Wine and Cheese galore - As if a trip to wine-growing country was not enough, the marina sponsored another wine and cheese party, this time sponsored by Kavalikere.  Since 'free' to cruisers is like spring flowers to bees, about 60 cruisers jammed the marina bar to eat, imbibe, and talk.  Some of the wine was outstanding and we all had a great time. 

And all those Boat projects - And projects keep us busy;

  • Judi has tackled the varnish and dorades, handrails, inside joinery, and hatches take on a new, shiny look,
  • The plastic on our hatches had become cracked and crazed over 30 years of sun exposure, so it is being replaced.
  • Bob crawled into the engine compartment and changed all of the lubricants.
  • Some long-delayed carpentry projects are coming to the top of the list - beware of flying sawdust!

Spring is on the Way - And finally, the weather seems to be changing, as the rainy days become less frequent and the days are warmer and drier  a happy trend.

Week ending 26 Mar 05 (Bob)

Visiting Turkish Carpet Shops - This is an occupational hazard of cruisers and other tourists in Turkey - The Carpet Shop!  Tiny Marmaris has scores of shops with carpets ranging from exquisite silk artworks of $2000 to modest cotton carpets worth $50.  We are struggling with what we feel we can afford (and carry) and still capture some of the magic of this wonderful Turkish handicraft.  Our favorite shop has become Silk Road with informative and not pushy staff, a complementary cup of cay (Turkish tea) and as much time as we wish to browse - its only a matter of time!

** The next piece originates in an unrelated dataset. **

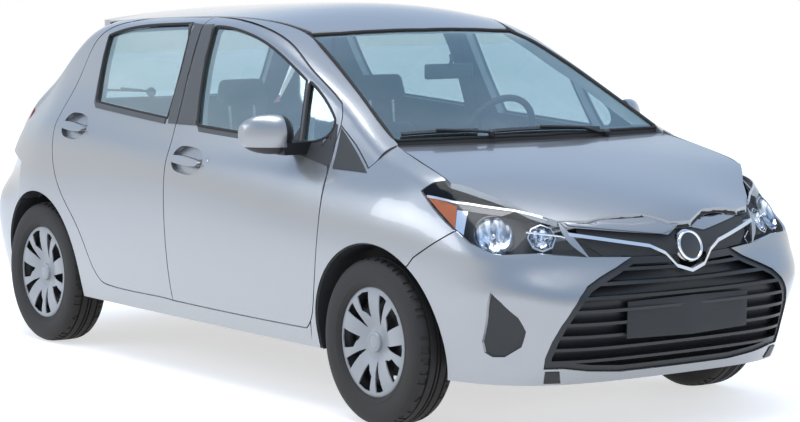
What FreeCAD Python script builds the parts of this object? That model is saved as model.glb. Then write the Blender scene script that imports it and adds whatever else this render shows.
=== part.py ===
import FreeCAD, Part
import math
import os

Vec = FreeCAD.Vector

# Five-door hatchback car, millimetres. X points to the nose, Y to the car's left, Z up.
# The origin is on the ground under the middle of the length.

# Driving dimensions of the whole car
LENGTH = 3950.0
WIDTH = 1695.0
HEIGHT = 1490.0
WHEELBASE = 2510.0
FRONT_OVERHANG = 800.0
BODY_BOTTOM_Z = 205.0
PANEL_GAP = 5.0

# Wheels, tyres and arches
TYRE_RADIUS = 304.0
TYRE_WIDTH = 176.0
TYRE_SHOULDER = 26.0
TYRE_GROOVE = 8.0
RIM_RADIUS = 196.0
RIM_WALL = 9.0
BEAD_GAP = 0.3
FRONT_TRACK = 1474.0
REAR_TRACK = 1460.0
COVER_FACE_OFFSET = 72.0
COVER_DISH = 20.0
COVER_PROFILE_SHARES = ((0.0, 1.0), (0.28, 1.0), (0.40, 0.72), (0.60, 0.28), (0.80, 0.0),
                        (0.93, 0.08), (1.0, 0.35))
COVER_THICKNESS = 12.0
COVER_CAP_RADIUS = 31.0
COVER_HUB_RADIUS = 60.0
COVER_RING_WIDTH = 22.0
DISC_RADIUS = 128.0
DISC_THICKNESS = 22.0
HUB_RADIUS = 68.0
HUB_FACE = 28.0
HUB_INNER = -20.0
HUB_GAP = 0.4
BEARING_RADIUS = 52.0
BEARING_LENGTH = 46.0
STEER_ARM_LENGTH = 120.0
COVER_FOLD = 5
WIDE_TURN = -25.0
WIDE_WINDOW = 27.0
NARROW_TURN = 15.0
NARROW_WINDOW = 17.0
ARCH_RADIUS = 357.0
LINER_WALL = 5.0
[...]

English as Lingua Franca - Turkey, perhaps more than many other cruising destinations is multi-lingual; our neighbors on each side are Italian, good friends are Danish, Costa Rican, American, Aussie, Kiwi, French, German, Turkish, Trinidadian, Japanese, and British.  The morning radio net is in English, with translations in French and German.  Prices in shops are in TL (Turkish Lire), YTL (New Turkish Lire), € (Euro), or $ (US dollars) depending on the merchant.  However we have found that with the use of English, a smattering of polite Turkish pleasantries, and good will, one can get almost anything done in this country.  Perhaps the most important ingredient is good will!

Work, work, work - The weather was beautiful for the week, and the varnish flowed on any wood that got in Judi's way.  Bob created sawdust by making a new locker frame - more wood for Judi to varnish.  And finally our hatches returned from the shop with bright new white plastic, and even more teak to varnish.  Overall, the boat looks pretty good.